Restate word for word the lines of the records below, starting at the line that contains "switch_top + PLUNGER_OUT, z))" and ending at the line that contains "record = json.load(file)", with both of those lines included and nothing else.

************

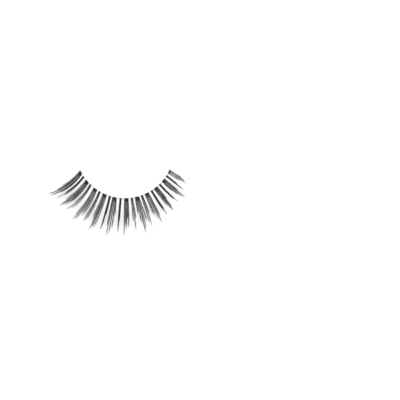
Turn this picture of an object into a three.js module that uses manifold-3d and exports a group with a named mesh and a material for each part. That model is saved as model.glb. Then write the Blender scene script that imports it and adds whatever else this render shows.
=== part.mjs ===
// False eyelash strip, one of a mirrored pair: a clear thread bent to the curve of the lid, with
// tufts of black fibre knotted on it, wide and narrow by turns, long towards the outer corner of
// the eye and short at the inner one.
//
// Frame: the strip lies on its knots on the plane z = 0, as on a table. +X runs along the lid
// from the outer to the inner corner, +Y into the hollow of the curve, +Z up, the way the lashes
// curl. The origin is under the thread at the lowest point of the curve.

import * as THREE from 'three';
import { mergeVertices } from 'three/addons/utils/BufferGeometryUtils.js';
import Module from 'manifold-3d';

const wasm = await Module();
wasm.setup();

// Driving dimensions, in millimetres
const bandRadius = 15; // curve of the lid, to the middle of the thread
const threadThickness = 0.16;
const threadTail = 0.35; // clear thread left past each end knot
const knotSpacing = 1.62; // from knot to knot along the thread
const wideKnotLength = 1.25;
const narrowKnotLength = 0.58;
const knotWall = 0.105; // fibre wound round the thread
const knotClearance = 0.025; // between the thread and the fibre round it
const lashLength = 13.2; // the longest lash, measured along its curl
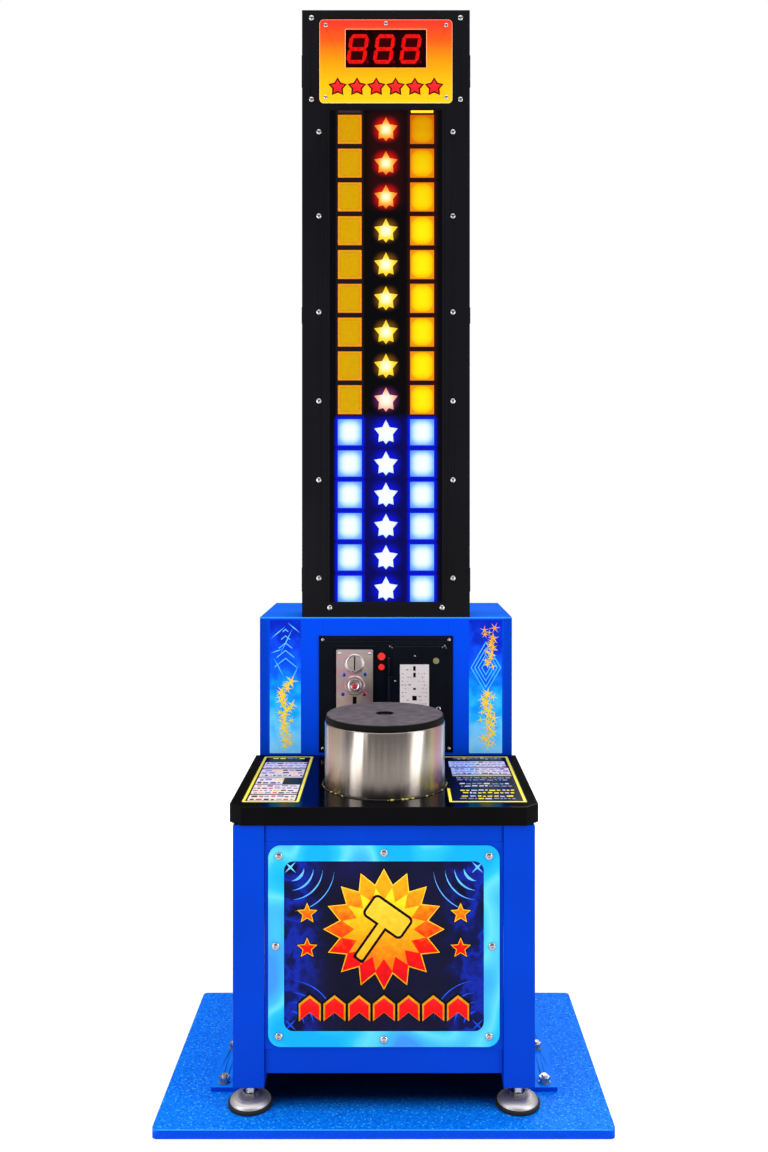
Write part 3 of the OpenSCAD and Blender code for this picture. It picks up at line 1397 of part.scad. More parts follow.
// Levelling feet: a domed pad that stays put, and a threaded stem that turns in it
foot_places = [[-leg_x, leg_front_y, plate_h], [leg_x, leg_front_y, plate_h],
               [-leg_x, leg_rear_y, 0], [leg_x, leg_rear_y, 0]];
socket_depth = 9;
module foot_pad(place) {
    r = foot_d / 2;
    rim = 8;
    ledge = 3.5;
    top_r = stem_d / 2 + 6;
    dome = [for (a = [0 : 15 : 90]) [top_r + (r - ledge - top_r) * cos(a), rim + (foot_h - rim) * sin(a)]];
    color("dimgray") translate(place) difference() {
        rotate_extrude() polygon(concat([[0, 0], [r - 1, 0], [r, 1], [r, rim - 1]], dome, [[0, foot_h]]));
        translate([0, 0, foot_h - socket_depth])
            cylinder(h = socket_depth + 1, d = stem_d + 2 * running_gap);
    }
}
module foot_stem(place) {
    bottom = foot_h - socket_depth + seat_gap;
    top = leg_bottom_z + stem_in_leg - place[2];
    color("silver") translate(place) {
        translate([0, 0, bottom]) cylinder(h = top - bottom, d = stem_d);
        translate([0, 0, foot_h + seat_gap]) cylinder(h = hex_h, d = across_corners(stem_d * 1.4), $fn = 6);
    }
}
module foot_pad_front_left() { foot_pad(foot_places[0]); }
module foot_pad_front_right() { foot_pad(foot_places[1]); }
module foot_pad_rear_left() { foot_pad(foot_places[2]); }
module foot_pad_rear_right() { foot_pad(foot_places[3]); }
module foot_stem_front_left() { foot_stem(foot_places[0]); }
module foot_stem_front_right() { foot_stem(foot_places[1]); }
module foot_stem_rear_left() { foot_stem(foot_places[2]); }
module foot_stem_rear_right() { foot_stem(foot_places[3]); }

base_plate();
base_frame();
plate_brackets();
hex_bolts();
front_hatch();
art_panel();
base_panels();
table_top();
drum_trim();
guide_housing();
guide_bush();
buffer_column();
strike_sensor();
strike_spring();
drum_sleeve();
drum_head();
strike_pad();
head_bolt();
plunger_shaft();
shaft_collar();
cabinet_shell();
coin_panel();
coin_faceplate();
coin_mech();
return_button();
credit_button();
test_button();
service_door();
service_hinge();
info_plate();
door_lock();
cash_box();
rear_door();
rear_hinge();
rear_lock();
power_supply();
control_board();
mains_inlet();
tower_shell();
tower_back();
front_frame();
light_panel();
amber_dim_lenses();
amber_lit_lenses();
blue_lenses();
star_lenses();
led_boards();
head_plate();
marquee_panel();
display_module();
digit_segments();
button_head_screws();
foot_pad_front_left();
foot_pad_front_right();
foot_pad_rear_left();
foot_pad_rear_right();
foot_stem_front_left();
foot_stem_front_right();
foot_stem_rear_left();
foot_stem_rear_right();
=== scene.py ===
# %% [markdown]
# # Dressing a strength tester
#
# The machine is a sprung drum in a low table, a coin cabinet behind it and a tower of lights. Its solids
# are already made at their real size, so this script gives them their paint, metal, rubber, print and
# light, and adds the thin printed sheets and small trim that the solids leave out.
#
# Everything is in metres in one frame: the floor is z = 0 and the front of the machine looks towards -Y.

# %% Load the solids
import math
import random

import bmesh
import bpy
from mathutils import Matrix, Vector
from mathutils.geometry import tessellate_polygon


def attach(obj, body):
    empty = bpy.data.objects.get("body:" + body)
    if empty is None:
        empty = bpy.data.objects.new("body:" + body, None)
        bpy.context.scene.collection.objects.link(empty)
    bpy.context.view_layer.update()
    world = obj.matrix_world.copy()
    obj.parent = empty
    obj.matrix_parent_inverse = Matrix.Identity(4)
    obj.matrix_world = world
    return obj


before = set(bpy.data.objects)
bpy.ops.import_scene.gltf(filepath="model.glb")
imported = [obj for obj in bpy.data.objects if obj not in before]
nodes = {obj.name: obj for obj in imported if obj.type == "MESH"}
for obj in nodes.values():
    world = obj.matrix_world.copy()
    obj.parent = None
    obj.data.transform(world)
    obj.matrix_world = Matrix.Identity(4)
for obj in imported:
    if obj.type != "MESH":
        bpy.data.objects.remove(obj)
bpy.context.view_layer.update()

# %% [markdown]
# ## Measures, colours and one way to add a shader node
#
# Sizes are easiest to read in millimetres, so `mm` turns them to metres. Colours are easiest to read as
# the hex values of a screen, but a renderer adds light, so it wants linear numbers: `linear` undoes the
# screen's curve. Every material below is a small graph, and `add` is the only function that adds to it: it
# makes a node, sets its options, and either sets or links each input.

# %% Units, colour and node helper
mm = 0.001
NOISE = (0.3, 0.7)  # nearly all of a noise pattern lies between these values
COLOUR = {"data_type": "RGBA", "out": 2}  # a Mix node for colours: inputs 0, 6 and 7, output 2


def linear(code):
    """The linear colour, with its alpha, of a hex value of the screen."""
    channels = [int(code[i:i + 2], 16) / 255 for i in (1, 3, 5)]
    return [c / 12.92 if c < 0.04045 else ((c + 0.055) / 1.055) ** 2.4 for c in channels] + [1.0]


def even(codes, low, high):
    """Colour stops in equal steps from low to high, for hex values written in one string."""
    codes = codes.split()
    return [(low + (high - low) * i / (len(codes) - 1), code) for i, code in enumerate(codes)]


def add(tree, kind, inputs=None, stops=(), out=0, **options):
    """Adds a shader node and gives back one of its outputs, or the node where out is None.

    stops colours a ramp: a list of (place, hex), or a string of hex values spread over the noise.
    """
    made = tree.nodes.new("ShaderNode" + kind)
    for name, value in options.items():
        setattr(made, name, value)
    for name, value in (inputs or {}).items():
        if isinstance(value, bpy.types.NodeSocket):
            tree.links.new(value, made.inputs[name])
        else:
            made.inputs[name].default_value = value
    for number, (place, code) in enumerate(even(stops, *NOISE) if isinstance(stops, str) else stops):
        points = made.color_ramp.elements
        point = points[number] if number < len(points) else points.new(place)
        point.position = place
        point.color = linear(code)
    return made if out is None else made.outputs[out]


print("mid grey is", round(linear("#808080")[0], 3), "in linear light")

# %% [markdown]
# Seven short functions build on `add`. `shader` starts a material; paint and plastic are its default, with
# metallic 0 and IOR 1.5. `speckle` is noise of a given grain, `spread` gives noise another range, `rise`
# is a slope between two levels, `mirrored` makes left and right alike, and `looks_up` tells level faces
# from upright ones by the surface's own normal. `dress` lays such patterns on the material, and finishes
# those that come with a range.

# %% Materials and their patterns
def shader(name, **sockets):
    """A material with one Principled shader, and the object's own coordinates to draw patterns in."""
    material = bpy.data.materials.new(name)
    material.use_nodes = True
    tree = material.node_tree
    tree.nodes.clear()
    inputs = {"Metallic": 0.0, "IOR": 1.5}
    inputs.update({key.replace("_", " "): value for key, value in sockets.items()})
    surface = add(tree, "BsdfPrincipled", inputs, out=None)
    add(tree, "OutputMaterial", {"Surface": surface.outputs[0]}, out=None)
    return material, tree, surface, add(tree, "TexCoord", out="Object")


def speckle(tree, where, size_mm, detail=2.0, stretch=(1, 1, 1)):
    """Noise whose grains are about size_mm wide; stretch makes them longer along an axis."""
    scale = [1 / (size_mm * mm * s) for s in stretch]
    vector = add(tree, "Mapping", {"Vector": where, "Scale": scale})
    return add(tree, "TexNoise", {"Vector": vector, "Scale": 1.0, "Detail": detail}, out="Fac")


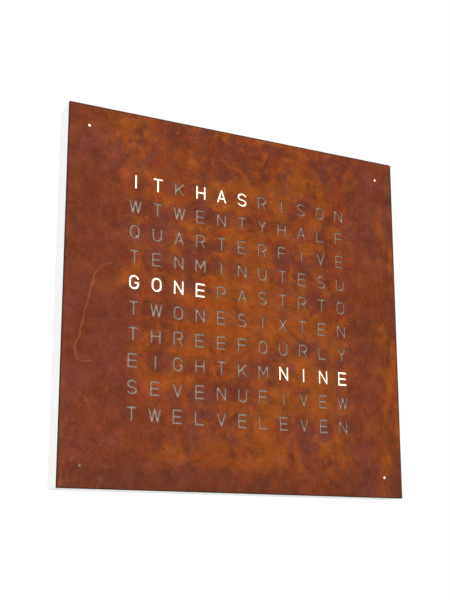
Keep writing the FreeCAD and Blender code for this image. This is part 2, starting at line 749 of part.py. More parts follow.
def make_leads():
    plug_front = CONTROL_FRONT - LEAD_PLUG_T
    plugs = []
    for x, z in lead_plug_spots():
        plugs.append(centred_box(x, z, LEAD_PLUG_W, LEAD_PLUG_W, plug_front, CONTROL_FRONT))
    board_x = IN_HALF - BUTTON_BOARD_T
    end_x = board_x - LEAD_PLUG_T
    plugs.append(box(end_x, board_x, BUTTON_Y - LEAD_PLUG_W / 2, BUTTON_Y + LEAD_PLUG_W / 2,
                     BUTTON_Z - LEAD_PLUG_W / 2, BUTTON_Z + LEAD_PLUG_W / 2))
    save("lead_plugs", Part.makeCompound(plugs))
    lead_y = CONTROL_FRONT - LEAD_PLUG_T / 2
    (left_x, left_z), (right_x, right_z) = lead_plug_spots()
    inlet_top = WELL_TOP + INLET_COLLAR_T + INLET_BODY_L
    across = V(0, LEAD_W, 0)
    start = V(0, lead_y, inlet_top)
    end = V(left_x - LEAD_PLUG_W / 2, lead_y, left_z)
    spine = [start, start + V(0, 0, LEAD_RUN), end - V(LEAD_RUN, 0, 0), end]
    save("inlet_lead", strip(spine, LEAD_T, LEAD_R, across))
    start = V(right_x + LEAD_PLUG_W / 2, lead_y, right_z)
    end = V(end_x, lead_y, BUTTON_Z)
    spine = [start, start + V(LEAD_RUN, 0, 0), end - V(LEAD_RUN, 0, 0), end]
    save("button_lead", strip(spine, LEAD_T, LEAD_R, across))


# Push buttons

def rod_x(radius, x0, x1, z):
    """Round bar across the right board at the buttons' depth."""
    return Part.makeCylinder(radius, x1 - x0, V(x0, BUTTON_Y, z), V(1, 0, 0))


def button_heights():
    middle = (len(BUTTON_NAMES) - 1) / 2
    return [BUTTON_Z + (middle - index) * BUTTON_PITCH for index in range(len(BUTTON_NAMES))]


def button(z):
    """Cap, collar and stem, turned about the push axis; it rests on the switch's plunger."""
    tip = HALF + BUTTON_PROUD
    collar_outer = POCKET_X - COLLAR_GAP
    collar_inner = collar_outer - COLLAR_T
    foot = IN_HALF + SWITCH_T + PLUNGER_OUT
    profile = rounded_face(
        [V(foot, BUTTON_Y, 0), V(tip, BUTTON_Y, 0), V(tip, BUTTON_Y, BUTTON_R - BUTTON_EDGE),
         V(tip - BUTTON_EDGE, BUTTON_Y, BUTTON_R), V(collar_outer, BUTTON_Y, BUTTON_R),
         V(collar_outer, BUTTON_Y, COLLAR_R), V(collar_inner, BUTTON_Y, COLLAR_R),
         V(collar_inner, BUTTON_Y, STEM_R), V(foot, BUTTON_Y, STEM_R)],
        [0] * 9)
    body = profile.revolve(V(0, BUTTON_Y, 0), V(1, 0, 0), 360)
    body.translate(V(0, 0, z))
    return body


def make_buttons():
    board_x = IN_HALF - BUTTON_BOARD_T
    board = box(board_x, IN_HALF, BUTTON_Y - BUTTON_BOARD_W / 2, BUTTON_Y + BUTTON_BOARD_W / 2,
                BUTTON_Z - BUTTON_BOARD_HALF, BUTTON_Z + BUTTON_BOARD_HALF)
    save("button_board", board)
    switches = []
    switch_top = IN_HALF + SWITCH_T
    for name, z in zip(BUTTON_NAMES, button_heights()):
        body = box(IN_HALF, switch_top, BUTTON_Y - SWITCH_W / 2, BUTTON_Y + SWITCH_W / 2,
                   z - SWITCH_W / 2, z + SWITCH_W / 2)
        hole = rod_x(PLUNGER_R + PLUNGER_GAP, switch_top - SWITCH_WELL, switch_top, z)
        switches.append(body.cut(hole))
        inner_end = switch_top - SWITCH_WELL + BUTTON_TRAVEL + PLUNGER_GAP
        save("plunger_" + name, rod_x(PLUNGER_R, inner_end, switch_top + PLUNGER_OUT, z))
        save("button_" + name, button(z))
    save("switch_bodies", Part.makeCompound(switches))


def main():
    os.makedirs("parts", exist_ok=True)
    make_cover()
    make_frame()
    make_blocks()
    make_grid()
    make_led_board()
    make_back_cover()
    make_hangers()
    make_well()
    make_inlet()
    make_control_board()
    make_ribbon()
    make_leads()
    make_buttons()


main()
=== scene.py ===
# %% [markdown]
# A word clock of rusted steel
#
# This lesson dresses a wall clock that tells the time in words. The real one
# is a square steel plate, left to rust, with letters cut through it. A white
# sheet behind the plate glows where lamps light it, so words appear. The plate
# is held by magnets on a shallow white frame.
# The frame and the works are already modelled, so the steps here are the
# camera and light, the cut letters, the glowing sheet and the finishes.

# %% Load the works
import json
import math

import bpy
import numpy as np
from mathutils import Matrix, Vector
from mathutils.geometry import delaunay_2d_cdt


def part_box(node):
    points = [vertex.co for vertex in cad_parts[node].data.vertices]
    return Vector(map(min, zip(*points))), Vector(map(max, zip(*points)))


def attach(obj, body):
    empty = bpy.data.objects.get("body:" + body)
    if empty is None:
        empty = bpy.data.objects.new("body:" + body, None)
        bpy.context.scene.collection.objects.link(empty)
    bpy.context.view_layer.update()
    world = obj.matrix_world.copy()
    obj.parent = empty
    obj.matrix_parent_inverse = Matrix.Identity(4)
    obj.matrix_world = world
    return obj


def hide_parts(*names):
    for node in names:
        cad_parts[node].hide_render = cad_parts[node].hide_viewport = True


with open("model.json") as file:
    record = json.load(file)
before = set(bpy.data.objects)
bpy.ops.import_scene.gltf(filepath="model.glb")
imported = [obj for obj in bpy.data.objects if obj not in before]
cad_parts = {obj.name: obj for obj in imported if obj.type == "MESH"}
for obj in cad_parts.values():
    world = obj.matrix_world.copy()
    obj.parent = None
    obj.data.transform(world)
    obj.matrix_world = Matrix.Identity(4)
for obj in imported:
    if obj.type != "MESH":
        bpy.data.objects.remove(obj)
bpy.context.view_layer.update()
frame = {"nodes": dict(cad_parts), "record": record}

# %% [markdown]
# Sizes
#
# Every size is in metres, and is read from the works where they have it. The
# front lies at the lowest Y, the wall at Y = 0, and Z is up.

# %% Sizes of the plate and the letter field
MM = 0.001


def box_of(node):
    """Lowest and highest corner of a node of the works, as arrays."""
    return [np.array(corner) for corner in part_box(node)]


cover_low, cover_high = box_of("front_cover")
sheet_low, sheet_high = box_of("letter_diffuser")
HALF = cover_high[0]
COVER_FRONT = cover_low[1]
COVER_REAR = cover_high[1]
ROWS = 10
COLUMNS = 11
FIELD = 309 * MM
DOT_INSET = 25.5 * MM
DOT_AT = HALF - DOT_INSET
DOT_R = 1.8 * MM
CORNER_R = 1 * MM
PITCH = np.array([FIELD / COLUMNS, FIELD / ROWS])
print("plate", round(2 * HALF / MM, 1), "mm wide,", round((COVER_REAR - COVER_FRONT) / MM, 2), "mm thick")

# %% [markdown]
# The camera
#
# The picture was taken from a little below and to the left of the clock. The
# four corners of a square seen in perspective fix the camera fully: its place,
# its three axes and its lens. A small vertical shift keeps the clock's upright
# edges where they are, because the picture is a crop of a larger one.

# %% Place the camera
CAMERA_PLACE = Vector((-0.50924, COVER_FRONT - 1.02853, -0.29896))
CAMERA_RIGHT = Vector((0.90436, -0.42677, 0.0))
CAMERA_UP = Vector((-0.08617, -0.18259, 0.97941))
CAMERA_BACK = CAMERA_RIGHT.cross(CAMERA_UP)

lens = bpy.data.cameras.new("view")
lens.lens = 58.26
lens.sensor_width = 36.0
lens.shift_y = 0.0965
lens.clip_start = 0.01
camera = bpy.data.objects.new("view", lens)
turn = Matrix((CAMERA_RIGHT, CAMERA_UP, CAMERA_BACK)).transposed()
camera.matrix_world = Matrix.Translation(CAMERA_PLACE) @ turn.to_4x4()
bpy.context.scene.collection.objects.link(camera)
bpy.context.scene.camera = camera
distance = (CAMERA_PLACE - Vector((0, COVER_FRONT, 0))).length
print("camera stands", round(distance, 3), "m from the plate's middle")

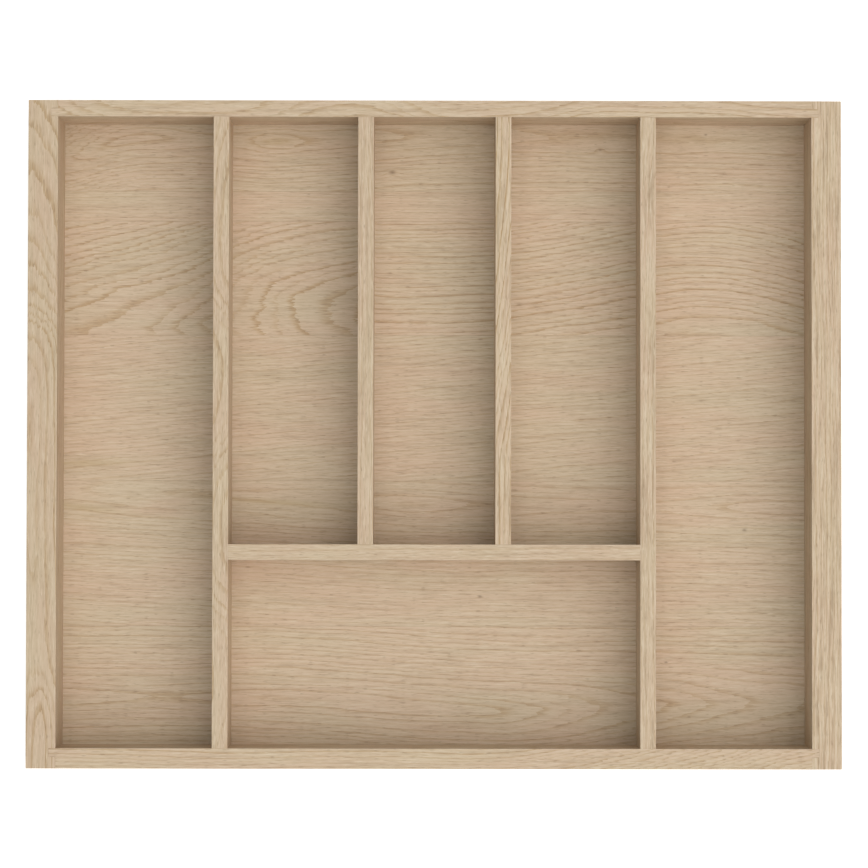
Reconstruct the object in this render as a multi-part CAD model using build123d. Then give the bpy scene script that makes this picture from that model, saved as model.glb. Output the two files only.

************

FINAL ANSWER ->
        save("plunger_" + name, rod_x(PLUNGER_R, inner_end, switch_top + PLUNGER_OUT, z))
        save("button_" + name, button(z))
    save("switch_bodies", Part.makeCompound(switches))


def main():
    os.makedirs("parts", exist_ok=True)
    make_cover()
    make_frame()
    make_blocks()
    make_grid()
    make_led_board()
    make_back_cover()
    make_hangers()
    make_well()
    make_inlet()
    make_control_board()
    make_ribbon()
    make_leads()
    make_buttons()


main()
=== scene.py ===
# %% [markdown]
# A word clock of rusted steel
#
# This lesson dresses a wall clock that tells the time in words. The real one
# is a square steel plate, left to rust, with letters cut through it. A white
# sheet behind the plate glows where lamps light it, so words appear. The plate
# is held by magnets on a shallow white frame.
# The frame and the works are already modelled, so the steps here are the
# camera and light, the cut letters, the glowing sheet and the finishes.

# %% Load the works
import json
import math

import bpy
import numpy as np
from mathutils import Matrix, Vector
from mathutils.geometry import delaunay_2d_cdt


def part_box(node):
    points = [vertex.co for vertex in cad_parts[node].data.vertices]
    return Vector(map(min, zip(*points))), Vector(map(max, zip(*points)))


def attach(obj, body):
    empty = bpy.data.objects.get("body:" + body)
    if empty is None:
        empty = bpy.data.objects.new("body:" + body, None)
        bpy.context.scene.collection.objects.link(empty)
    bpy.context.view_layer.update()
    world = obj.matrix_world.copy()
    obj.parent = empty
    obj.matrix_parent_inverse = Matrix.Identity(4)
    obj.matrix_world = world
    return obj


def hide_parts(*names):
    for node in names:
        cad_parts[node].hide_render = cad_parts[node].hide_viewport = True


with open("model.json") as file:
    record = json.load(file)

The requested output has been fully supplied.